Object modeling scripts
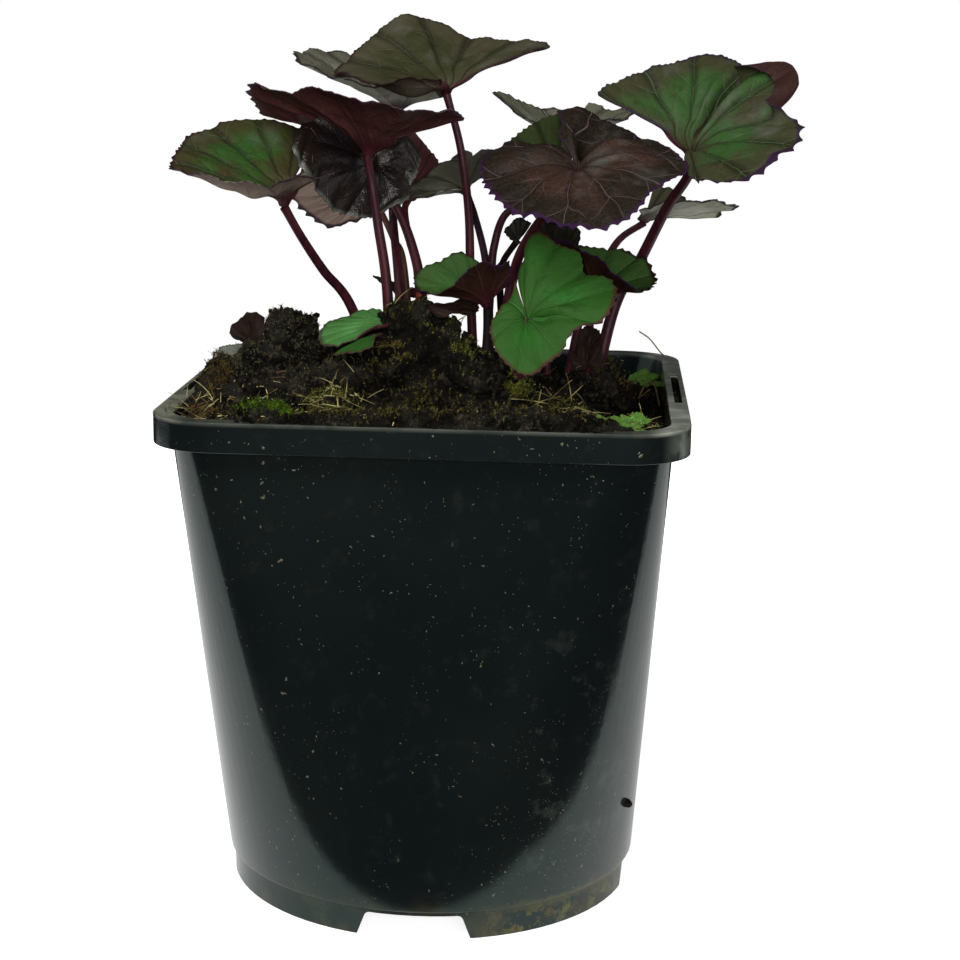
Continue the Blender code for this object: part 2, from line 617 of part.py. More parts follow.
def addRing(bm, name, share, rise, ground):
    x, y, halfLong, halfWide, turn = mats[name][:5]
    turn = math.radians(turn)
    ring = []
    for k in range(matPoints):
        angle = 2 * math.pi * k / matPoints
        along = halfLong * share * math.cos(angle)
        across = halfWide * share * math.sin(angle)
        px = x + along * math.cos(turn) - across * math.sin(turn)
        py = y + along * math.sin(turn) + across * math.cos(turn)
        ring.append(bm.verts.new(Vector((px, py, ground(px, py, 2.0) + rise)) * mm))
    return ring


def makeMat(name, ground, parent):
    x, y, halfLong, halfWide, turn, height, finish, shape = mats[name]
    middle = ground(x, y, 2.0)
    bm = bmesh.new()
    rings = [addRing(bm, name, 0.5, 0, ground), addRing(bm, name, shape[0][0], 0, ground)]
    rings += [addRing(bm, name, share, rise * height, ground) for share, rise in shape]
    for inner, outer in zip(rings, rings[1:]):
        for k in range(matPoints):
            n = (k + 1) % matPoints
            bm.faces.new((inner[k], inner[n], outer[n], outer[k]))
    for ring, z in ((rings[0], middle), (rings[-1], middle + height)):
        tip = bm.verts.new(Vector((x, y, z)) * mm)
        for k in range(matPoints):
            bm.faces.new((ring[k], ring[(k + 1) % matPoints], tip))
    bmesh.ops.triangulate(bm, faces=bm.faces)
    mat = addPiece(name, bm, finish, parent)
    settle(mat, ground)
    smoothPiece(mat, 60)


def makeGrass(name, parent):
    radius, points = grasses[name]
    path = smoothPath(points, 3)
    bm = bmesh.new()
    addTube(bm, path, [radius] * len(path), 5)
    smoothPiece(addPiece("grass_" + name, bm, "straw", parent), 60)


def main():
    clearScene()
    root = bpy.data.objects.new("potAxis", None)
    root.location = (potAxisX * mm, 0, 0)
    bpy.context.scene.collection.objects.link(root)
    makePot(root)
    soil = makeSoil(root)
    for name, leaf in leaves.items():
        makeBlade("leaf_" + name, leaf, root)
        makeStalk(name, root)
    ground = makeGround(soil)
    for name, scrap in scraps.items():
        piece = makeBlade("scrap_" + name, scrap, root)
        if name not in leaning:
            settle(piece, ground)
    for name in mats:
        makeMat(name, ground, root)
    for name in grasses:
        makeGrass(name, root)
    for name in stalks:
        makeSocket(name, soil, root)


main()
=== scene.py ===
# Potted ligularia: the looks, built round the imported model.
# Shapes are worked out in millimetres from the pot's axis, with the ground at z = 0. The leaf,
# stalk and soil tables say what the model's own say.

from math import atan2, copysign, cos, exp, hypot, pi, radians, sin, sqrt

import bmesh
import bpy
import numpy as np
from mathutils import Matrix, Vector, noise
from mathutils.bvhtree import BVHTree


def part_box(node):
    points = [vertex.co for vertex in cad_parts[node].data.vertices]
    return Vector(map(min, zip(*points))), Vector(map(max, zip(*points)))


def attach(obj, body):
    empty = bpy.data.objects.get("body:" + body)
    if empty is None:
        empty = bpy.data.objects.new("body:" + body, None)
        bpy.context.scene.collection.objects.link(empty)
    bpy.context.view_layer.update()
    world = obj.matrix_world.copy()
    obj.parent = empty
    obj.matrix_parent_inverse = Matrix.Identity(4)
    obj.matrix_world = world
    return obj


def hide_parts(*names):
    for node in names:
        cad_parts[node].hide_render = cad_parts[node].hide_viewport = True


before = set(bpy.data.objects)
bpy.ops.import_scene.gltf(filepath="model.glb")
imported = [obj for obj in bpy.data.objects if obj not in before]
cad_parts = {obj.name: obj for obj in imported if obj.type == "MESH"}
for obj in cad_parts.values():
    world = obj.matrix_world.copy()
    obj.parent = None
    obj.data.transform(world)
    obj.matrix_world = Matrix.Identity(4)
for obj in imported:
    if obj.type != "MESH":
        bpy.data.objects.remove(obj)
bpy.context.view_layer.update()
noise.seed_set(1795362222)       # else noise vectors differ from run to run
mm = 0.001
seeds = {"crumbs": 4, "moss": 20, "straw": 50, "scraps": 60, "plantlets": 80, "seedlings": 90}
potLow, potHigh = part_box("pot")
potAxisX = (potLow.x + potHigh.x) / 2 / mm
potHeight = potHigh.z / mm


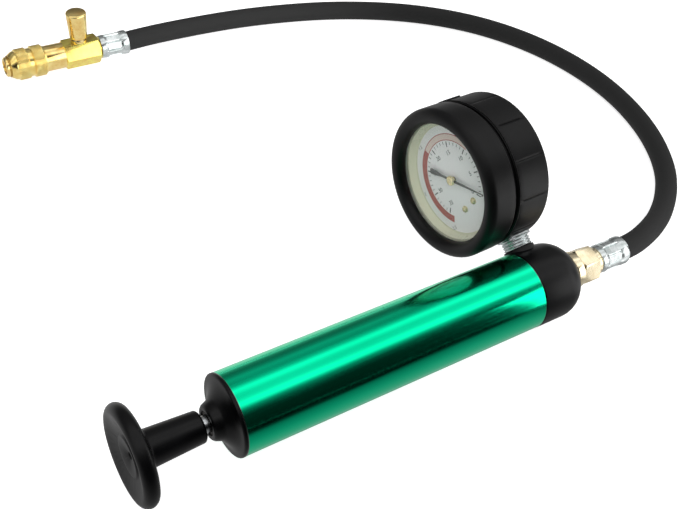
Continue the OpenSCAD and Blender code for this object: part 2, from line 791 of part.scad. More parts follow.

### Problem:
Everything in the listing above should be restated exactly.

### Solution:
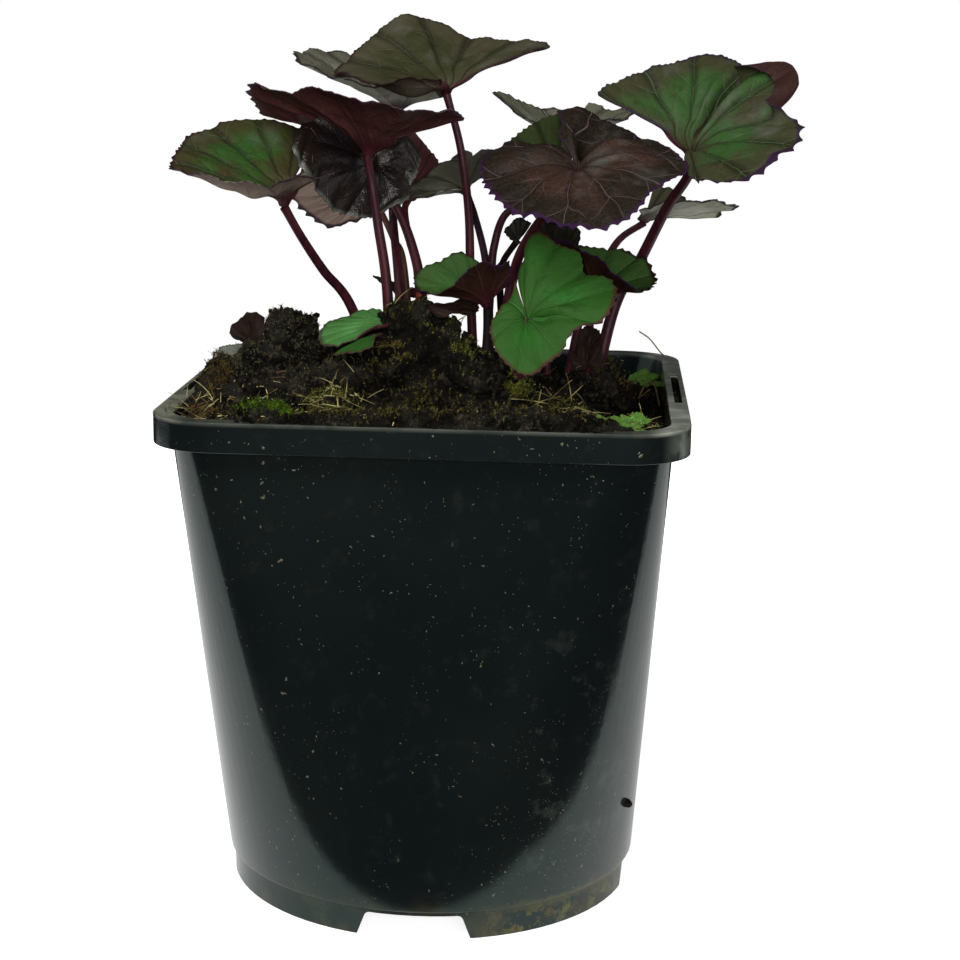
Continue the Blender code for this object: part 2, from line 617 of part.py. More parts follow.
def addRing(bm, name, share, rise, ground):
    x, y, halfLong, halfWide, turn = mats[name][:5]
    turn = math.radians(turn)
    ring = []
    for k in range(matPoints):
        angle = 2 * math.pi * k / matPoints
        along = halfLong * share * math.cos(angle)
        across = halfWide * share * math.sin(angle)
        px = x + along * math.cos(turn) - across * math.sin(turn)
        py = y + along * math.sin(turn) + across * math.cos(turn)
        ring.append(bm.verts.new(Vector((px, py, ground(px, py, 2.0) + rise)) * mm))
    return ring


def makeMat(name, ground, parent):
    x, y, halfLong, halfWide, turn, height, finish, shape = mats[name]
    middle = ground(x, y, 2.0)
    bm = bmesh.new()
    rings = [addRing(bm, name, 0.5, 0, ground), addRing(bm, name, shape[0][0], 0, ground)]
    rings += [addRing(bm, name, share, rise * height, ground) for share, rise in shape]
    for inner, outer in zip(rings, rings[1:]):
        for k in range(matPoints):
            n = (k + 1) % matPoints
            bm.faces.new((inner[k], inner[n], outer[n], outer[k]))
    for ring, z in ((rings[0], middle), (rings[-1], middle + height)):
        tip = bm.verts.new(Vector((x, y, z)) * mm)
        for k in range(matPoints):
            bm.faces.new((ring[k], ring[(k + 1) % matPoints], tip))
    bmesh.ops.triangulate(bm, faces=bm.faces)
    mat = addPiece(name, bm, finish, parent)
    settle(mat, ground)
    smoothPiece(mat, 60)


def makeGrass(name, parent):
    radius, points = grasses[name]
    path = smoothPath(points, 3)
    bm = bmesh.new()
    addTube(bm, path, [radius] * len(path), 5)
    smoothPiece(addPiece("grass_" + name, bm, "straw", parent), 60)


def main():
    clearScene()
    root = bpy.data.objects.new("potAxis", None)
    root.location = (potAxisX * mm, 0, 0)
    bpy.context.scene.collection.objects.link(root)
    makePot(root)
    soil = makeSoil(root)
    for name, leaf in leaves.items():
        makeBlade("leaf_" + name, leaf, root)
        makeStalk(name, root)
    ground = makeGround(soil)
    for name, scrap in scraps.items():
        piece = makeBlade("scrap_" + name, scrap, root)
        if name not in leaning:
            settle(piece, ground)
    for name in mats:
        makeMat(name, ground, root)
    for name in grasses:
        makeGrass(name, root)
    for name in stalks:
        makeSocket(name, soil, root)


main()
=== scene.py ===
# Potted ligularia: the looks, built round the imported model.
# Shapes are worked out in millimetres from the pot's axis, with the ground at z = 0. The leaf,
# stalk and soil tables say what the model's own say.

from math import atan2, copysign, cos, exp, hypot, pi, radians, sin, sqrt

import bmesh
import bpy
import numpy as np
from mathutils import Matrix, Vector, noise
from mathutils.bvhtree import BVHTree


def part_box(node):
    points = [vertex.co for vertex in cad_parts[node].data.vertices]
    return Vector(map(min, zip(*points))), Vector(map(max, zip(*points)))


def attach(obj, body):
    empty = bpy.data.objects.get("body:" + body)
    if empty is None:
        empty = bpy.data.objects.new("body:" + body, None)
        bpy.context.scene.collection.objects.link(empty)
    bpy.context.view_layer.update()
    world = obj.matrix_world.copy()
    obj.parent = empty
    obj.matrix_parent_inverse = Matrix.Identity(4)
    obj.matrix_world = world
    return obj


def hide_parts(*names):
    for node in names:
        cad_parts[node].hide_render = cad_parts[node].hide_viewport = True


before = set(bpy.data.objects)
bpy.ops.import_scene.gltf(filepath="model.glb")
imported = [obj for obj in bpy.data.objects if obj not in before]
cad_parts = {obj.name: obj for obj in imported if obj.type == "MESH"}
for obj in cad_parts.values():
    world = obj.matrix_world.copy()
    obj.parent = None
    obj.data.transform(world)
    obj.matrix_world = Matrix.Identity(4)
for obj in imported:
    if obj.type != "MESH":
        bpy.data.objects.remove(obj)
bpy.context.view_layer.update()
noise.seed_set(1795362222)       # else noise vectors differ from run to run
mm = 0.001
seeds = {"crumbs": 4, "moss": 20, "straw": 50, "scraps": 60, "plantlets": 80, "seedlings": 90}
potLow, potHigh = part_box("pot")
potAxisX = (potLow.x + potHigh.x) / 2 / mm
potHeight = potHigh.z / mm


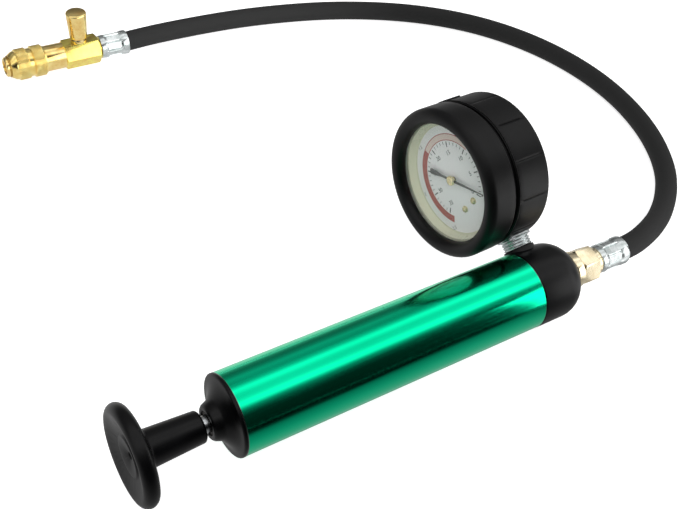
Continue the OpenSCAD and Blender code for this object: part 2, from line 791 of part.scad. More parts follow.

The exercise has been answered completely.